Zavalia had threatened suicide if Saturnina refused him, and Fr. López declared her responsible for the salvation of his soul, and she took the marriage to be God's will.
Saturnina conceived one child, who was stillborn, and Zavalia died in 1865.
After her husband's death, her desire to enter religious life re-emerged, as she was adoring the Blessed Sacrament. She was inspired to form a community serving following the rule of St. Ignatius Loyola and forming vulnerable women with its spirituality.
After seven years of trials and setbacks, she still maintained her spirits because “that idea was embedded in my soul and even if I wanted to I could not do away with it” and in those attempts to pursue her dream said, “I found consolation in God, from whom I hoped for everything, and I never lacked confidence in him.”

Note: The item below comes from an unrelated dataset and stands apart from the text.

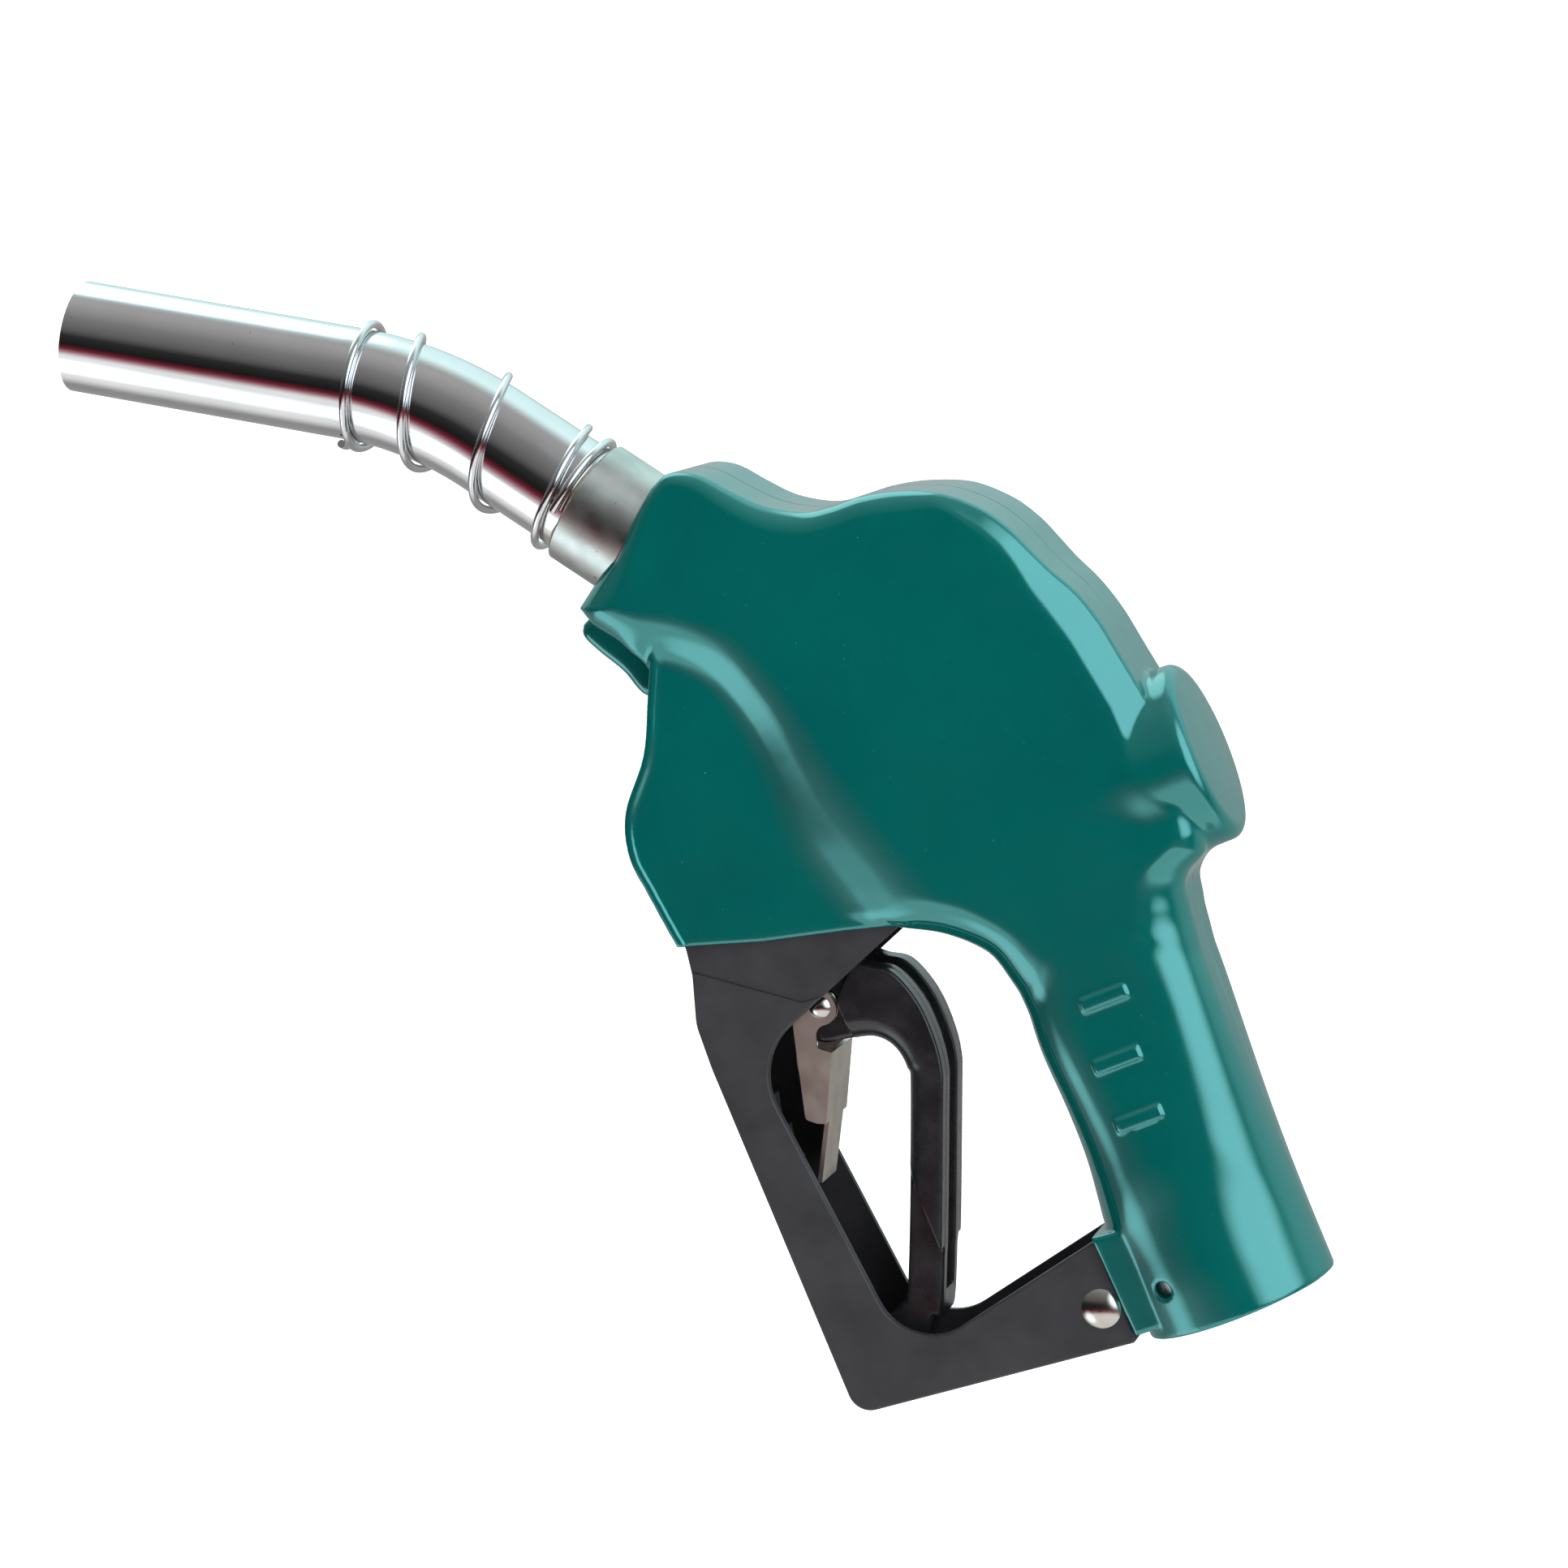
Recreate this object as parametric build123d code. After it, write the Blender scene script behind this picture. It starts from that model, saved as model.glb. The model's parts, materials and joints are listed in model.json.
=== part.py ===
from build123d import *
import math
import os

# Fuel nozzle. Millimetres. The origin is the centre of the hose inlet's mouth, +Z runs up the handle
# towards the body, -X points to the spout and the lever, and the XZ plane is the plane of symmetry.

# Spout, collar and anchor spring
SPOUT_R = 15.0
SPOUT_WALL = 1.5
SPOUT_STRAIGHT = 78.0
SPOUT_BEND_R = 106.0
SPOUT_BEND_DEG = 23.0
SPOUT_REAR_STRAIGHT = 30.0
COLLAR_POS = (-81.7, 258.8)
COLLAR_DEG = 55.0
COLLAR_R = 17.35
TUBE_SEAT = 16.9
ORING_AT = (25.0, 39.0)
VACUUM_R = 2.0
VACUUM_BORE_R = 1.3
VACUUM_DROP = 10.2
PORT_R = 1.6
PORT_FROM_MOUTH = 16.0
SET_SCREW_R = 2.5
SPRING_MEAN_R = 16.6
SPRING_WIRE_R = 1.1
SPRING_STATIONS = [(-0.03, 2.6), (0.25, 2.7), (0.5, 3.0), (0.75, 4.0), (1, 5.6), (1.25, 9.2), (1.5, 15.0),
                   (2, 28.2), (2.5, 40.2), (3, 51.6), (3.5, 62.4), (3.75, 66.6), (4, 68.3), (4.25, 69.0),
                   (4.5, 69.7), (4.8, 71.0)]
SPRING_STEPS = 14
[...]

Finally, on Sept. 29, 1872, she founded the Slaves of the Heart of Jesus, the first congregation of apostolic life in Argentina.
The order spread across Argentina, and is today also present in Chile, Spain, and Benin.
Mother Catalina de María worked during her religious life with Saint José Gabriel del Rosario Brochero, the “Gaucho priest”, sending 16 sisters of her congregation to a school he had founded.
She died April 5, 1896 at the motherhouse of her congregation, when more than 200 women had joined her community.
Her cause for canonization was opened in 1941, and she was named a Venerable in 1997. The acknowledgement of a miracle worked through her intercession opens the way to her beatification.